You know if you’re bombing.

Yeah, you know if you’re bombing. Unless you’re a lunatic you know what’s happening in the room. There’s some guys that I know that can lie to themselves but not me. If anything, I’m extra self-loathing because you know – which ends up being helpful with the movie.

Because the first cut was longer and I was like, “less of me, get me out of there”. I don’t want to overstay my welcome, but as I was making it I don’t know, you just don’t know ‘Is this boring? Are they with me?’ It’s quieter and in some ways it requires patience.

It’s an old-fashioned movie in a lot of ways, right? When you think of summer blockbusters *makes explosion sounds* you know just like holy shit and then you see this thing and you’re like ‘okay this is different’. You see the guy drawing and it’s like very personal and kinda…

Quiet.

Yeah, it’s quiet.

But you’ve gotten some feedback because you’re doing the festival circuit. What it’s like to have to walk into a room after everyone has seen you without you knowing their thoughts for an hour and a half?

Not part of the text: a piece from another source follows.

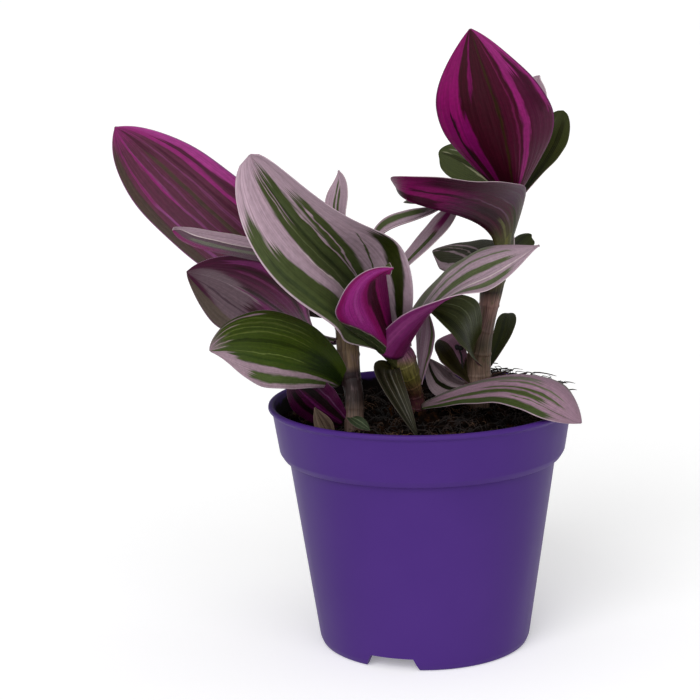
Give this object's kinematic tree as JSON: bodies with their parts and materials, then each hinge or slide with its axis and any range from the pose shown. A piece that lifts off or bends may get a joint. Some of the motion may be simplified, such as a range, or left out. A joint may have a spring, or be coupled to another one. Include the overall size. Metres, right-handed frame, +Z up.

Yeah, it’s definitely different I feel more vulnerable than I ever did in standup. Maybe when I was doing standup I felt a little exposed but now, I’m comfortable up there and the crowds usually know me.

But this yeah, it feels weird. So far so good, you know knock on wood, the crowds have been good, the Q&A’s have been warm, people seem to like the movie. Whoever doesn’t like it, they’re not raising their hand to say shit to me so that’s nice, it’s the nice people who are like “oh I liked it, how did you do this”. So, so far so good but definitely a different experience.

 

Dean is now playing in limited release.